Crítica de Vidas Passadas
- mindinmaia
- 1 de mar. de 2024
- 3 min de leitura
O conceito filosófico e/ou religioso de reencarnação fala sobre a presença de uma essência não física que, ao desencarnar (se desvincular da matéria física), inicia uma nova vida, num novo ser. Ainda se especula que, algo muito almejado numa vivência anterior, se propagaria nas próximas transmigrações, como, por exemplo, o desejo por outro ser. Num dado momento do filme, Nora (Greta Lee) afirma a Hae Sung (Teo Yoo) que, possivelmente, eles possam estar vivenciando a condição explicada acima.
Embora Celine Song tenha utilizado o termo “vidas passadas” no título de seu filme e na ideia chave para a sugestão da condição relacional entre os protagonistas, a metafísica se limitou a isto. Aliás, Vidas Passadas trata de uma experiencia da diretora, que foi transpassada às telonas. Amigos de infância, Nora e Hae Sung sempre foram envoltos por um laço profundo, que se intensificou ainda mais na iminência da emigração da menina aos EUA. Vinte e quatro anos depois, se reencontram através de redes sociais, introduzindo uma nova e saudosista rotina à dupla.
Numa fotografia bem pálida e fria, Song destrincha cada personagem de acordo suas vivências: ele, engenheiro, ela, escritora. Nesta etapa, já aceitando e dividindo suas vidas em antes e depois da mudança, quando Nora introduz o conceito de vidas passadas. A vontade e a necessidade do reencontro á o combustível da nova rotina e, conforme o tempo passa, tudo tende a sair do controle. Quando Nora toma uma decisão que só vai reverberar mais à frente. Assim, tem-se a segunda ruptura.
Tempos depois, já casada com Arthur (John Magaro), Nora e Hae Sung finalmente se reencontram, em Nova York. Diferente do que se espera em filmes de almas gêmeas, Celine Song preparou um reencontro mais engessado, mais concreto e maduro entre eles. Fugindo do tradicional "... se encontraram e foram felizes para sempre ...", a diretora nos dá uma aula de dinâmica comportamental. Enquanto assistimos com felicidade no peito o dois conversando depois de anos, uma semente de tensão é plantada. Tensão esta gerada pela possibilidade de o casal ficar junto, dado o que nos foi revelado e a forma como Song trabalhou cada camada deles.

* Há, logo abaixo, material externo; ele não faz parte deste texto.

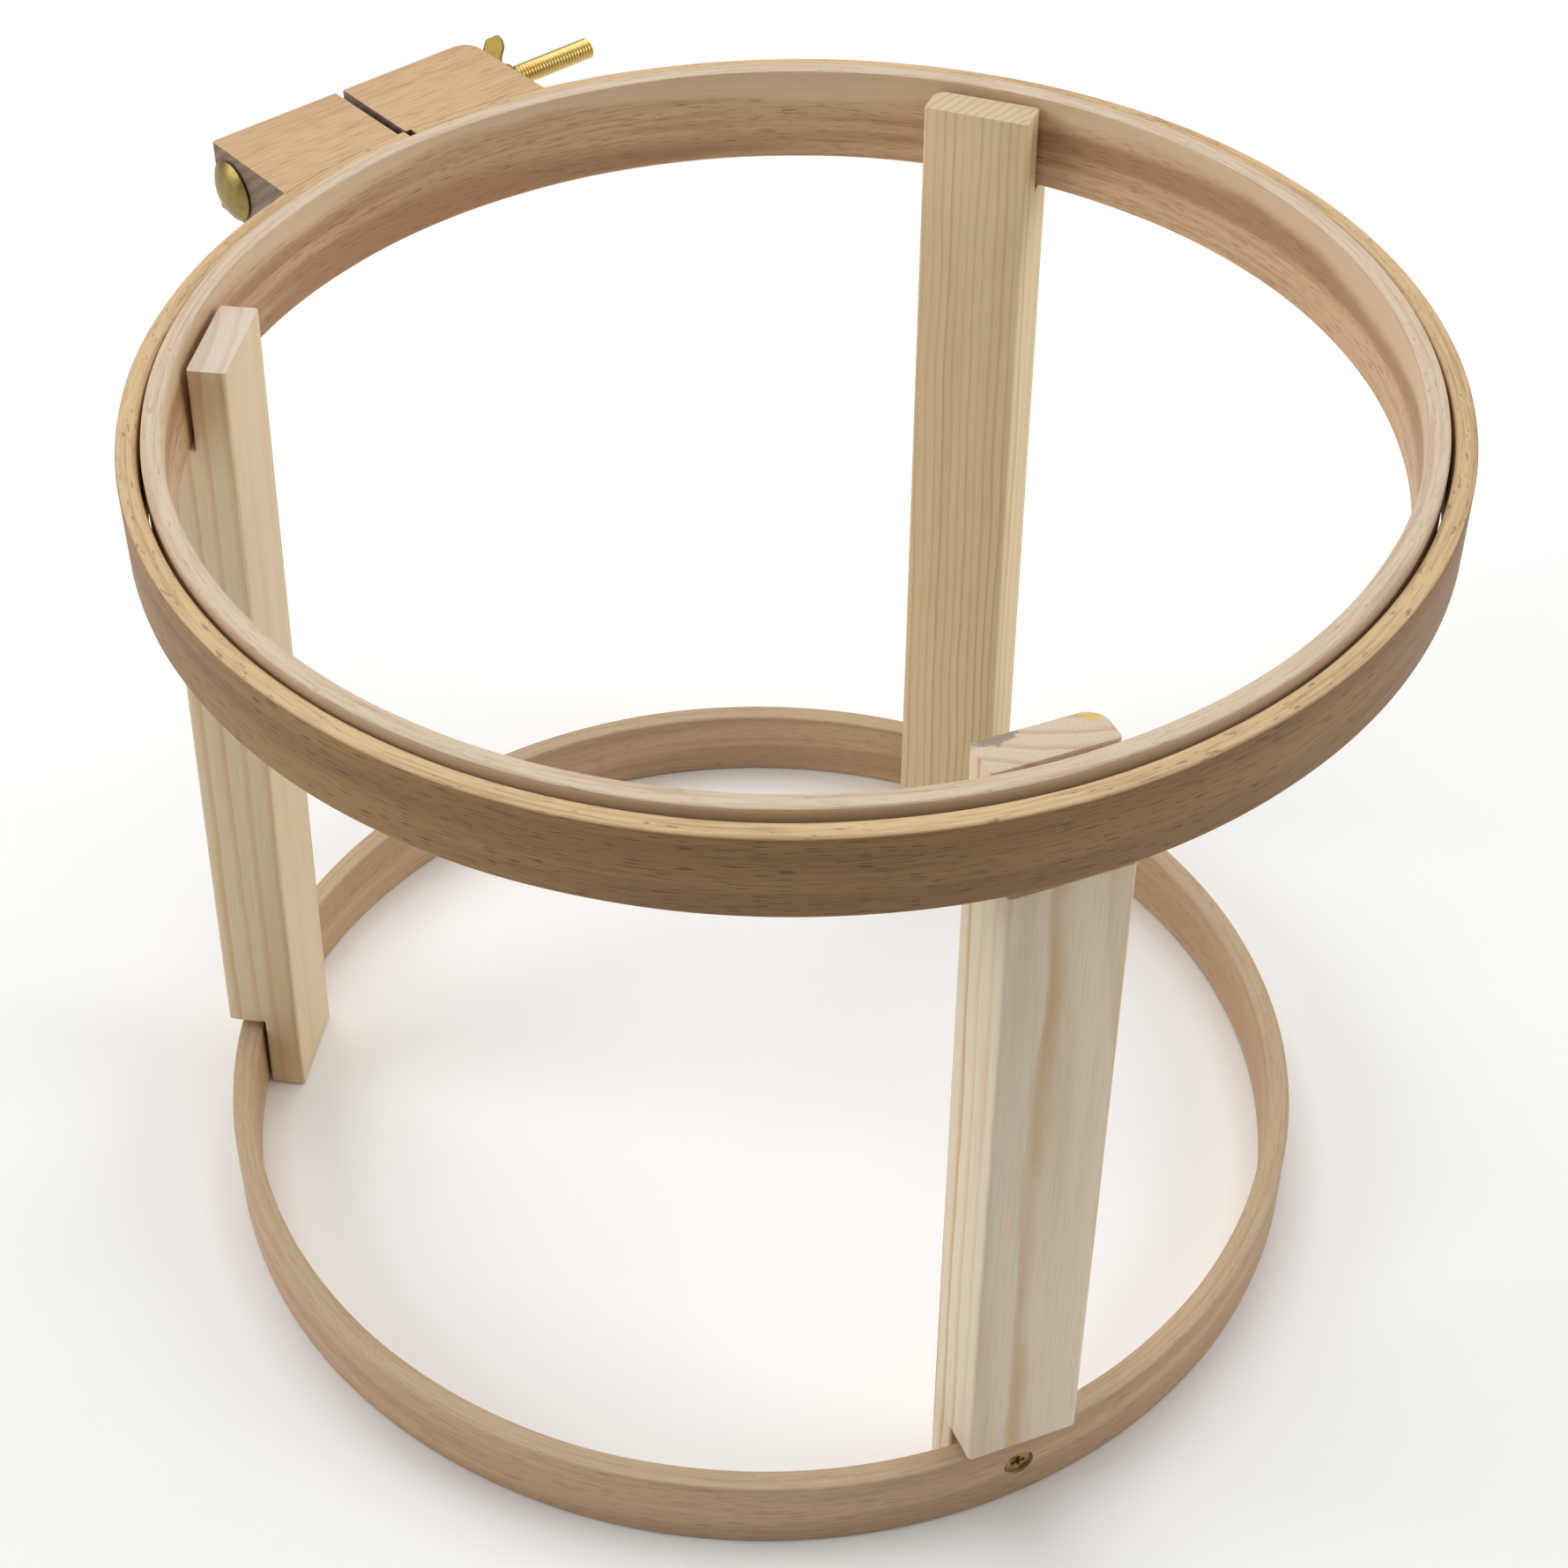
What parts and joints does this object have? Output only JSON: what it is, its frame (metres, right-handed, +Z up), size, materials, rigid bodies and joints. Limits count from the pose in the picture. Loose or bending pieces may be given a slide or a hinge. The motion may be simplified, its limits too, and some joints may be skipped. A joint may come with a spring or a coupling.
{
  "type": "embroidery hoop on stand",
  "caption": "Wooden embroidery hoop held level on three notched posts above a base hoop; a long clamp bolt with a wing nut tightens the split outer hoop.",
  "frame": {"origin": "bottom centre of the bounding box, on the surface that the base hoop stands on", "axes": "+Z up, along the hoops' axis; the clamp is on the +Y side; +X along the clamp bolt, from its head towards its wing nut"},
  "size_m": [0.314, 0.3492, 0.251],
  "materials": {
    "outer_hoop_wood": "satin steamed beech, sanded smooth",
    "clamp_block_wood": "satin beech, rough sawn in the cut",
    "inner_hoop_wood": "bare beech, sanded smooth",
    "base_hoop_wood": "bare beech, sanded smooth",
    "post_wood": "bare planed pine",
    "bolt_brass": "satin, rolled thread",
    "wing_nut_brass": "matte, cast",
    "screw_brass": "aged, cross recessed"
  },
  "bodies": {
    "stand": {"base_hoop": "base_hoop_wood", "inner_hoop": "inner_hoop_wood", "left_post": "post_wood", "right_post": "post_wood", "front_post": "post_wood", "hoop_screw_left": "screw_brass", "hoop_screw_right": "screw_brass", "hoop_screw_front": "screw_brass", "base_screw_left": "screw_brass", "base_screw_right": "screw_brass", "base_screw_front": "screw_brass"},
    "clamp_hoop": {"outer_hoop": "outer_hoop_wood", "clamp_block_head": "clamp_block_wood", "clamp_block_nut": "clamp_block_wood", "carriage_bolt": "bolt_brass"},
    "washer": {"bolt_washer": "bolt_brass"},
    "nut": {"wing_nut": "wing_nut_brass"}
  },
  "joints": [
    {"name": "hoop_lift", "type": "slide", "parent": "stand", "child": "clamp_hoop", "axis": [0, 0, 1], "range_m": [-0.002, 0.04]},
    {"name": "washer_slide", "type": "slide", "parent": "clamp_hoop", "child": "washer", "axis": [1, 0, 0], "range_m": [0, 0.0221]},
    {"name": "wing_nut_turn", "type": "hinge", "parent": "washer", "child": "nut", "pos_m": [0.0436, 0.15986, 0.238], "axis": [1, 0, 0], "range_deg": [0, 7920]}
  ],
  "couplings": [
    {"joint": "washer_slide", "follows": "wing_nut_turn", "m_per_rad": 0.00015915}
  ]
}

A frieza das conversas contrastadas com a fotografia anteriormente pálida, agora acinzentada, cimenta um concreto (sim, isso mesmo) sentimento de “tudo nos levou até aqui”, distanciando ainda mais o “final feliz” dos protagonistas, esperado tanto pelos que receberam a semente, que já se encontra germinando. Num momento, o próprio Arthur brinca que, se a história deles acabasse como num conto de fadas, ele seria considerado um vilão, por estar entre os dois (tal comentário aplicado não só a atual situação, mas como embate criativo aos anseios de Nora, como escritora). Fato contornado sabiamente por ela, evidenciando ainda mais sua plenitude comportamental.

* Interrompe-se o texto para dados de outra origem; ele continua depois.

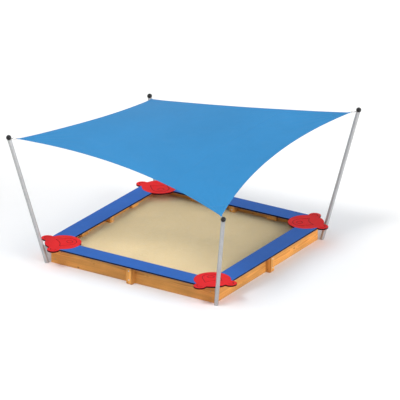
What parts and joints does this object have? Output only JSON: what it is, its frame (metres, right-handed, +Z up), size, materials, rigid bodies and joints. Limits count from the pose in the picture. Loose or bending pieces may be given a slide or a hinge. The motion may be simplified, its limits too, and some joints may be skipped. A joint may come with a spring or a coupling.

Toda a tensão e expectativas criadas pelos dois (e por nós), chega ao ápice quando Hae Sung percebe que o embate que estão tendo nada mais é do que um passado curando um presente.

A necessidade de pôr um ponto final numa dúvida que durava décadas e os impedia de seguir suas vidas da maneira que queriam. Embora ele, mais afetado pela separação, ainda sentisse uma faísca de chance de reconquistá-la, sabia que não faria porque a capacidade dela de readaptação sobressaiu seus anseios. Nora, por sua vez, segura mais seus sentimentos, mesmo conversando na sua língua nativa ou em momentos a sós com Sung, evita a máxima exposição. No momento de maior emoção do filme, a despedida inverte os papéis, quando ela desaba e ele é tomado por um alívio nunca antes sentido.

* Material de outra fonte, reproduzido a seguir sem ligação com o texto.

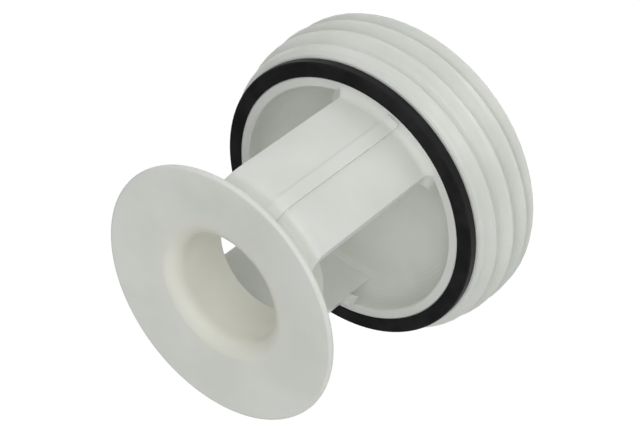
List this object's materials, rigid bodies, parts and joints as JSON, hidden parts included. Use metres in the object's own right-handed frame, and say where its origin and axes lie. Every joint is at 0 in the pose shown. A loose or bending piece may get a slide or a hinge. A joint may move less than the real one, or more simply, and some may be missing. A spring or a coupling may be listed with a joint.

Vidas Passadas é um exercício de maturidade emocional, nem sempre de fácil superação, porém, necessária para o fechamento e abertura de novos horizontes. Sobre perdas? Sim. Sobre luto? Também. Mas, sobretudo, pela necessidade da experimentação. O típico filme em que “nada acontece”, enquanto uma enxurrada de emoções sobressaem a tela, nos infectando com os mais diversos prazeres que a sétima arte tem a oferecer.